Nor is the end result insignificant when your Bill is likely to lead to the widespread exploitation of the marine environment, as profit-taking by customary title holders becomes a major driving force in coastal areas through the unilateral powers given to iwi to establish mining operations, marine farms, tourist developments and other commercial business – without the normal safeguards that exist under the Resource Management Act and local body consent processes.

Further, with provisions in your Bill to enable iwi customary title holders to transfer or delegate their ownership rights to unspecified others, in return for an appropriate commercial benefit, it is not beyond the realm of possibility that we could envisage a time where the coast is controlled by other nationalities.

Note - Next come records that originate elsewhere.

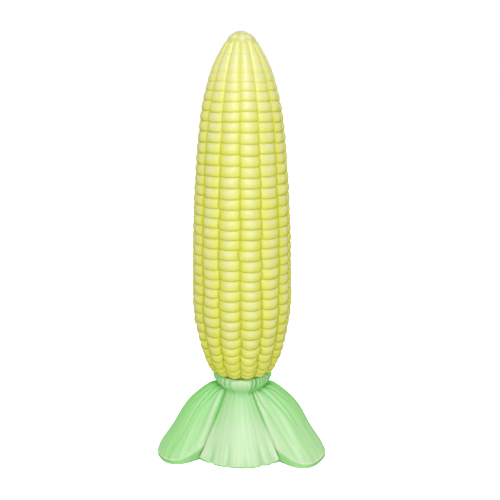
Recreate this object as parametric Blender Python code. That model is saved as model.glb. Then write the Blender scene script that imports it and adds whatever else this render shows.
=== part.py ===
# A moulded copy of an ear of corn, standing upright on a foot of moulded husk leaves.
# Metres, +Z up. The origin is on the axis of the ear, on the flat underside of the foot.
# The front faces -Y. Azimuths are measured round the axis from the front, towards +X.

import math
import random

import bmesh
import bpy
from mathutils import Vector

# Driving dimensions of the ear
EAR_TOP = 0.1917
EAR_RADIUS = 0.0232
KERNEL_ROWS = 14
KERNEL_RINGS = 34
ROW_TURN = math.radians(-1.5)
ROW_GROOVE = 0.0016
RING_GROOVE = 0.0007
GROOVE_SHARPNESS = 2.4
GROOVE_FADE_TOP = 0.50
KERNEL_LEAN = 0.85
KERNEL_BLUNTNESS = 0.7
FADING_RINGS = 6
ROW_SHIFT = 0.0004
SETTLED_RINGS = 4
SEAT_Z = 0.0367
SEAT_RADIUS = 0.0122
SEAT_DEPTH = 0.0045

# Driving dimensions of the husk foot
RIM_Z = 0.0363
NECK_RADIUS = 0.0100
NECK_Z = 0.0282
PANEL_REACH = 0.0288
LEAF_REACH = 0.0432
LEAF_STEP = 0.0009
LEAF_STEP_RUN = 0.20
FOLD_DEPTH = 0.0004
FOOT_GAP = 0.0003

# Mesh density: where the columns and rows lie within one kernel and up the tip, as shares,
# and the steps of the seat and the foot
KERNEL_COLUMNS = (0.0, 0.22, 0.78)
KERNEL_STEPS = (0.0, 0.35, 0.80)
TIP_STEPS = (0.0, 0.25, 0.50, 0.70, 0.86, 0.96, 1.0)
SEAT_STEPS = 3
FOOT_STEPS = 10
HALVINGS = 30
MERGE = 0.00001
SEED = 7

# Outline of the ear over the kernels' crowns, from the seat to the tip: (radius, height)
EAR_OUTLINE = [
    (0.0140, SEAT_Z), (0.0163, 0.0390), (0.0181, 0.0430), (0.0196, 0.0475), (0.0213, 0.0555),
    (0.0226, 0.0635), (EAR_RADIUS, 0.0730), (0.0229, 0.0905), (0.0223, 0.1095), (0.0214, 0.1240),
    (0.0203, 0.1385), (0.0191, 0.1495), (0.0177, 0.1595), (0.0151, 0.1695), (0.0128, 0.1762),
    (0.0100, 0.1820), (0.0071, 0.1869), (0.0041, 0.1902), (0.0, EAR_TOP),
]
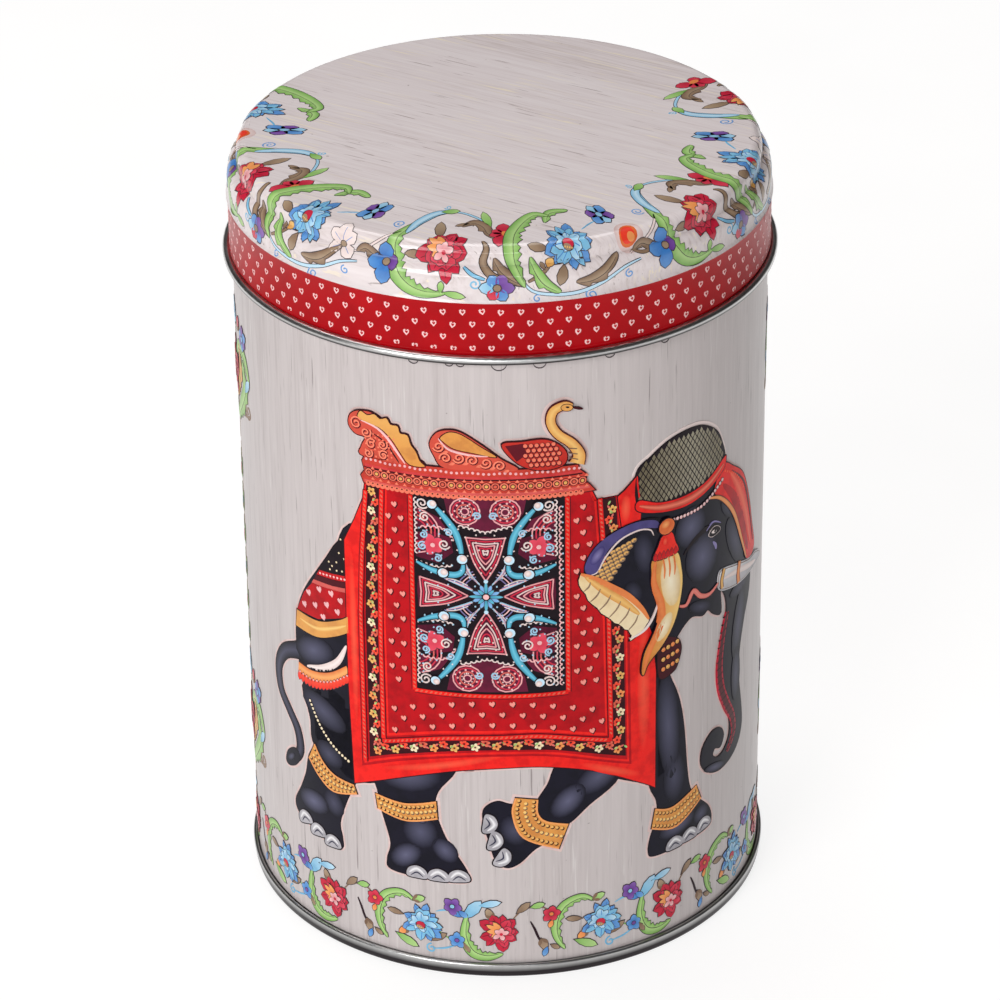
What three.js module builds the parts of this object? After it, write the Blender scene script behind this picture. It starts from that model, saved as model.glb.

Given your government’s serious concerns about the Chinese acquiring farmland, it seems impossible to believe you would consider ushering in a law that could see the Chinese controlling New Zealand’s Territorial Sea or, over time, our 200 mile Exclusive Economic Zone!

Prime Minister, in light of your promise that you would leave the current law in place if there was not widespread public support for a law change, on behalf of the majority of New Zealanders who totally oppose this new Bill, I respectfully ask you to withdraw it before it does irreparable damage to race relations and the economic future of New Zealand.